No, AI augments rather than replaces security analysts. AI excels at processing large data volumes and identifying patterns, but lacks contextual understanding and judgment. Analysts provide essential oversight, investigate complex incidents, make decisions in ambiguous situations, and train models through feedback. The most effective security operations combine AI automation with human expertise.

How does quantum computing threaten current secret protection methods?

Quantum computers running Shor's algorithm can break RSA and elliptic curve cryptography that currently protects most secrets. While sufficiently powerful quantum computers don't exist yet, the timeline is uncertain. Organizations should begin transitioning to post-quantum cryptographic algorithms now, as the migration process takes years. The immediate threat is adversaries collecting encrypted data today to decrypt once quantum computers become available.

What's the difference between supervised and unsupervised AI for security?

Supervised learning trains on labeled datasets of known malicious and benign activities, then classifies new events based on learned patterns. This approach works well for known threat types but misses novel attacks. Unsupervised learning finds anomalies without predefined categories by clustering similar behaviors and flagging outliers. This catches unknown threats but generates more false positives. Most effective systems combine both approaches.
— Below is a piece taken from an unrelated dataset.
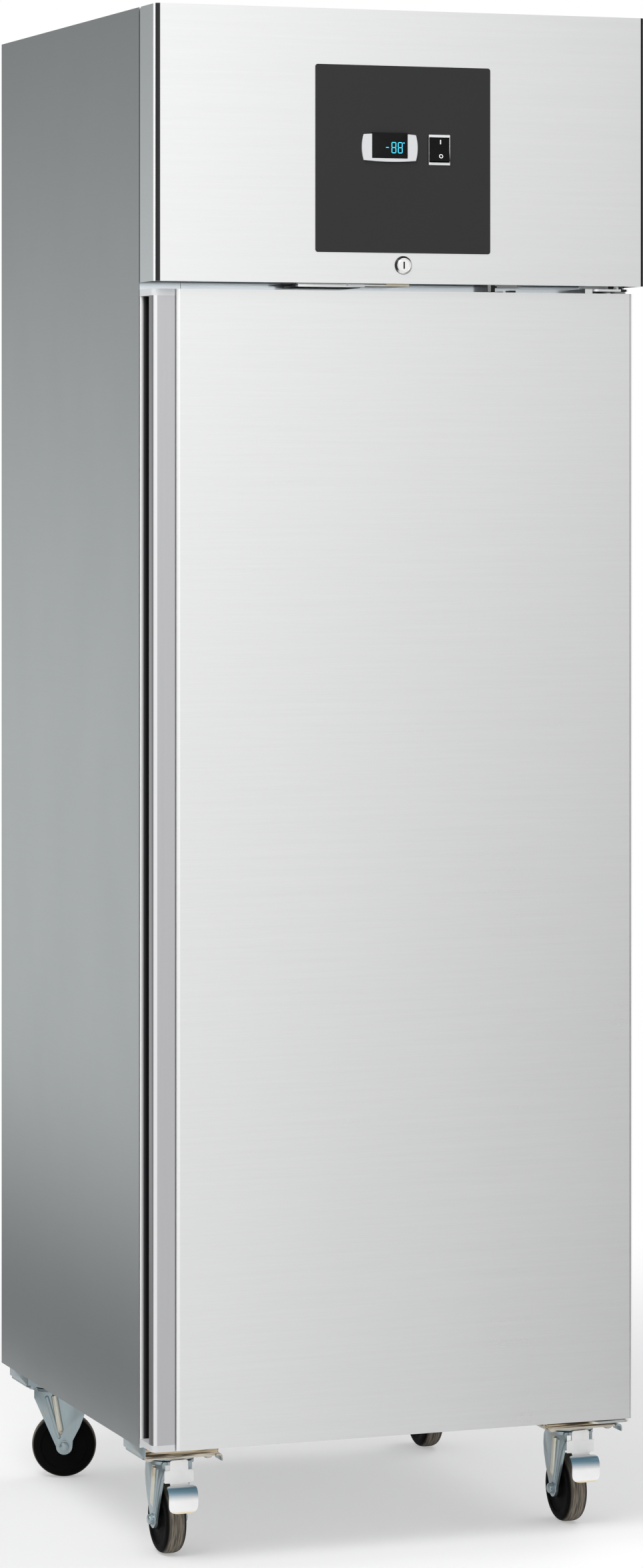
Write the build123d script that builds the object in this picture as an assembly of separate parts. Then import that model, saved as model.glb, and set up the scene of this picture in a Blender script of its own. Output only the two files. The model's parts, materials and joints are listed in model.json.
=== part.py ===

How can organizations prevent bias in AI security systems?

Preventing bias requires diverse teams building the systems, regular audits testing outputs across demographic groups, and fairness constraints during model training. Organizations should examine training data for historical biases, carefully select features to avoid proxies for protected characteristics, and implement explainable AI techniques that reveal why decisions were made. Ongoing monitoring catches bias that emerges as systems evolve.